The move highlights how the recent oil rally was built on fear, not just supply and demand.
Citi’s new view adds to that pressure. The bank sees a 60% probability that the agreement leads to normalized Hormuz trade flows by mid- to late July.
It also said per-barrel prices could be $10 to $15 lower if the market fully priced in that shift. For investors, that turns oil from an inflation shock risk into a potential disinflation catalyst.
What Citi’s Brent call means for investors
Citi’s Brent cut matters, as oil prices feed directly into the inflation story that investors just cannot ignore.
The latest Consumer Price Index report showed U.S. consumer prices rose 4.2% in May from a year earlier, while energy prices jumped 23.5% and gasoline surged 40.5%.
Additionally, producer prices remained hot, with final-demand PPI up 6.5% over the past 12 months and goods prices rising 2.8% in May.
If oil keeps easing, investors will likely start pricing less pressure on gasoline, freight, airline fares, and corporate input costs.
That helps transports, retailers, airlines, and consumer-discretionary stocks, while also supporting tech, AI names, and other growth stocks that depend on lower rate expectations and higher valuation multiples.
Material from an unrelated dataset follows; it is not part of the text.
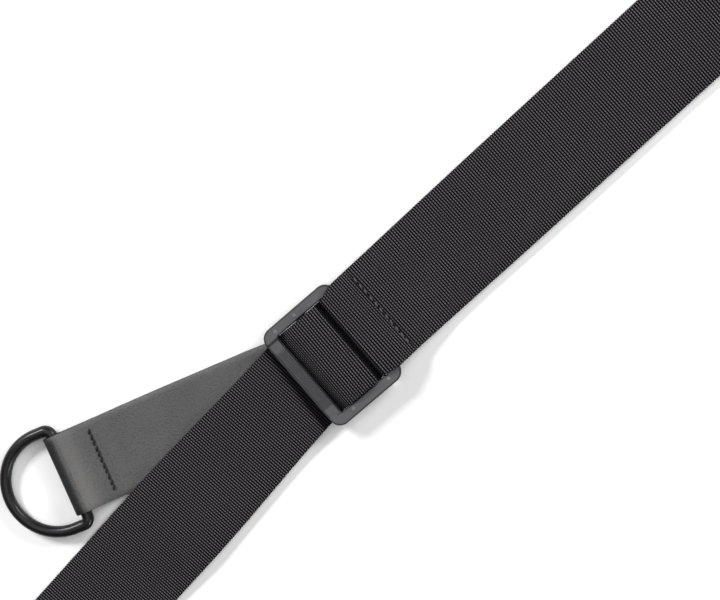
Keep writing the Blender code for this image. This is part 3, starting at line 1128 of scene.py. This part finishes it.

Bonds are the other pressure point.
The May jobs report showed payrolls rose by 172,000 and unemployment held at 4.3%, giving the Fed less reason to panic about growth.
Chair Kevin Warsh’s first Fed meeting and press conference are now the next major catalyst, Reuters notes.
The question remains, however, about whether falling oil prices can cool inflation fast enough to prevent the Fed from sounding more hawkish.